True, the St. Valentine's Day Massacre and the use of stolen military weapons by motor bandits, like Bonnie & Clyde were aggressively and sensationally publicized in magazines like Collier's. Homer Cummings, Roosevelt’s Attorney General, the force behind repeated attempts at Federal handgun registration before the WW2 exploited the notoriety and included all pistols and revolvers in his draft of the National Firearms Act.

Attorney General Cummings also said in Congressional testimony, “We certainly don’t expect gangsters to come forward to register their weapons and be fingerprinted, and a $200 tax is frankly prohibitive to private citizens.” On another occasion, he said, "Show me the man who does not want his gun registered, and I will show you a man who should not have a gun."

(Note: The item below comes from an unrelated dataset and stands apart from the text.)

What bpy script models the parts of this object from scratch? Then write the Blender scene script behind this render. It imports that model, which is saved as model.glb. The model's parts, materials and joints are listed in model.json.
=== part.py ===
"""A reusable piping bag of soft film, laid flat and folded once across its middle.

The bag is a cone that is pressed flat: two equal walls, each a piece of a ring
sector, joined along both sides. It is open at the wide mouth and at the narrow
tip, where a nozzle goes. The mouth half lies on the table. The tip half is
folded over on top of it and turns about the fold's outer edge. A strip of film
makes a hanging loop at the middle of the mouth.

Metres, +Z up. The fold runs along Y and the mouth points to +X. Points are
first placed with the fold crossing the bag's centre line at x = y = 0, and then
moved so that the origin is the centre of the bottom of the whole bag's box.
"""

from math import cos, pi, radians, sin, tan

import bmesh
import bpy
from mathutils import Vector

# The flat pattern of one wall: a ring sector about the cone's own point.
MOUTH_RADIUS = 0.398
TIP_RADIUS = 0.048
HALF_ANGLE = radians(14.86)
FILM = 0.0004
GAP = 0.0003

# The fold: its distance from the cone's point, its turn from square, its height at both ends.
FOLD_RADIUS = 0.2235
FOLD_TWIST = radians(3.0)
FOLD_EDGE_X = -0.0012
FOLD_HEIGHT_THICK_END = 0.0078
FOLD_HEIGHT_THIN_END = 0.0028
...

It was the outbreak of World War 2 that changed that. The Thompson was actually an obsolete design by then, but tooling existed and it was put into production. Despite eliminating the elegant machine work, fine checkering, and craftsmanship of the Colt's, it was still an expensive gun to produce and several changes were made to the design to speed war-time production and reduce costs.

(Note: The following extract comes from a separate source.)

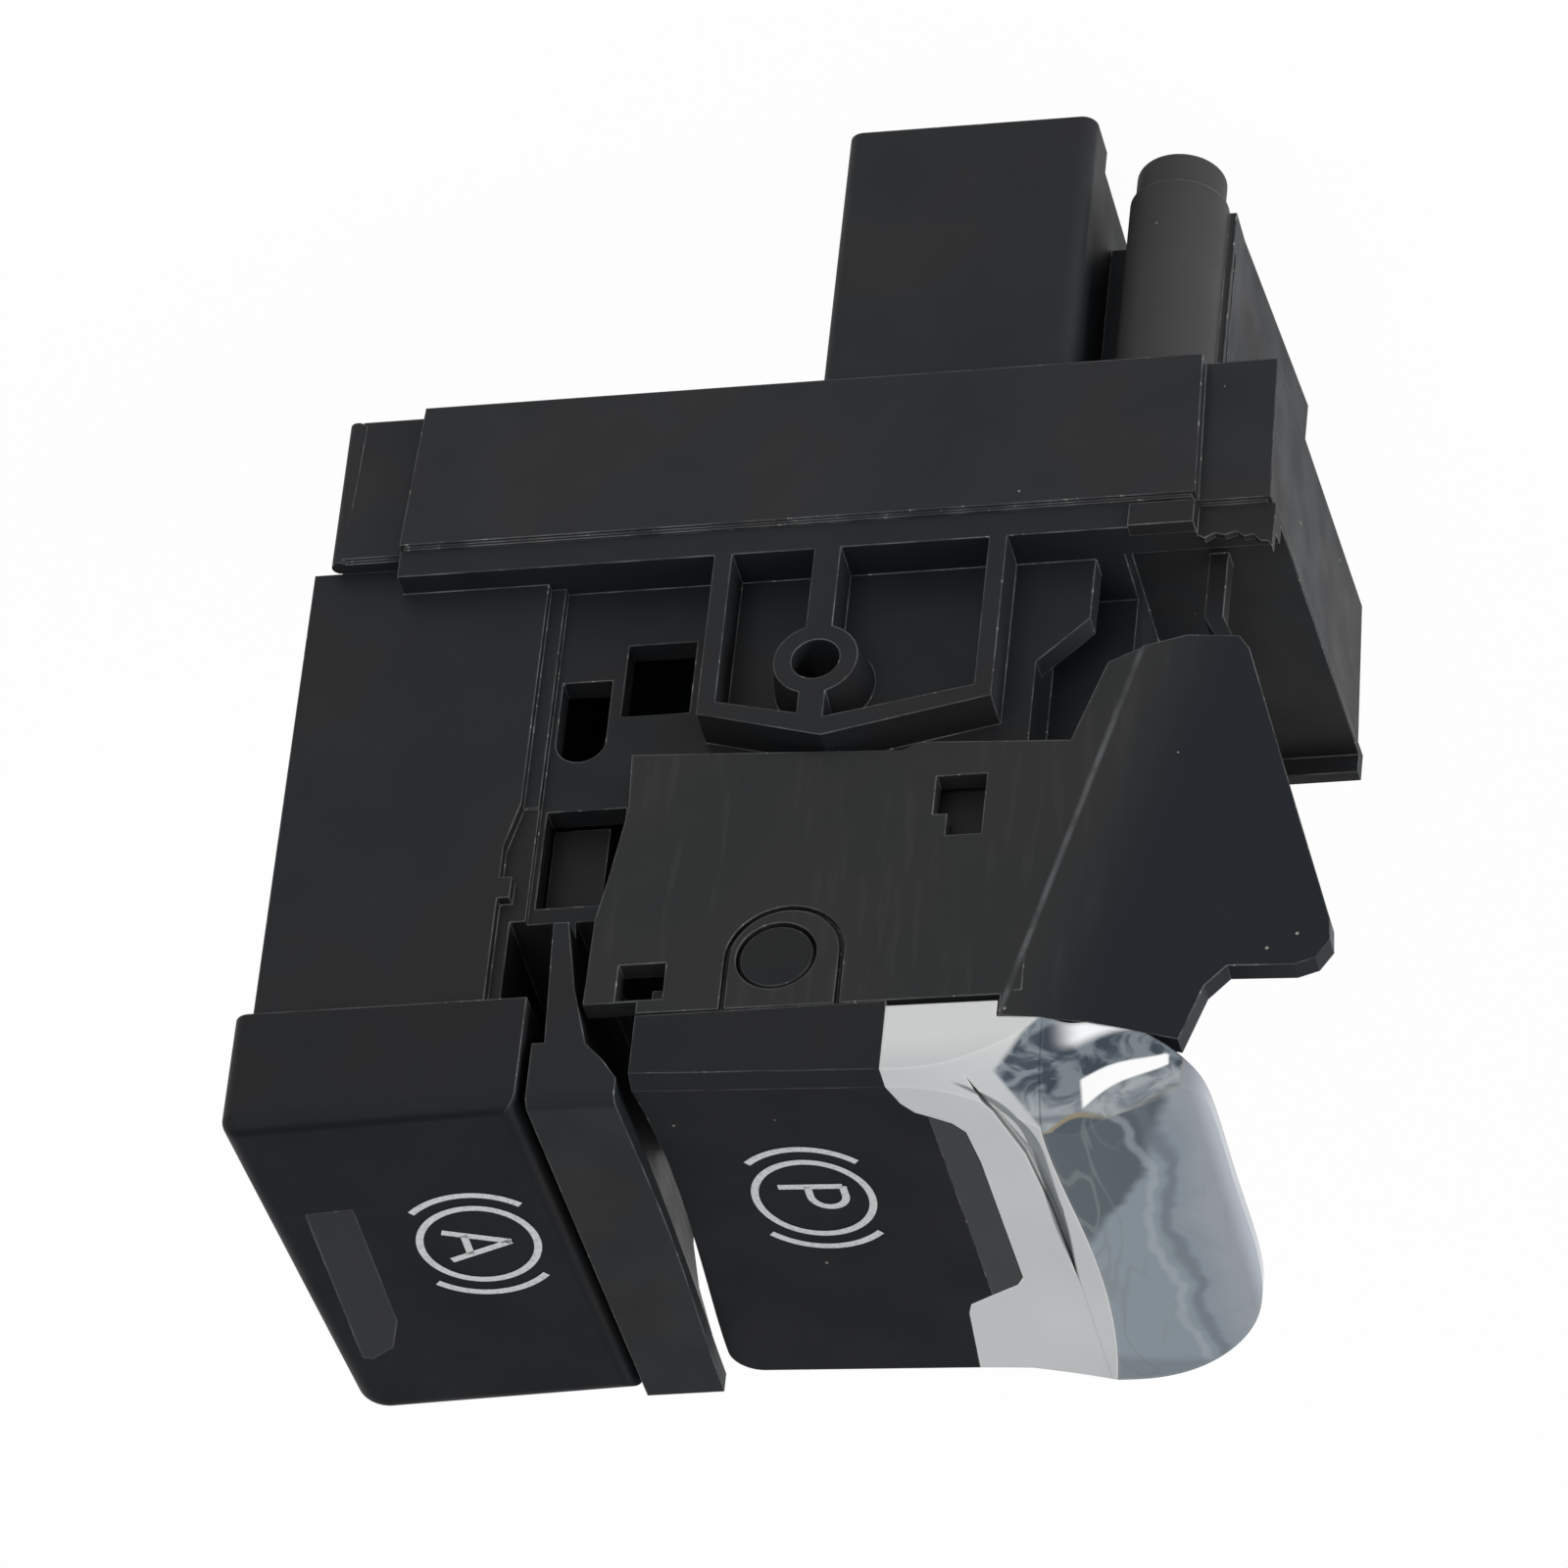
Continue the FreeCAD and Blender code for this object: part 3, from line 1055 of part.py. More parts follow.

The British and French did order some but at least two shipments of Colt built guns were lost to U-boats. The only other large scale user of the Thompson gun was the Irish Republican Army. Cornelius Ryan who was the money behind Thompson's venture was sympathetic to the Republican cause and diverted guns to the IRA. It is a tribute to the how well the guns were built as when the IRA finally started decommissioning the guns worked as well as they did 85 years ago. Another interesting aside is Ryan was close friends with an Irish Boston bootlegger named Joe Kennedy.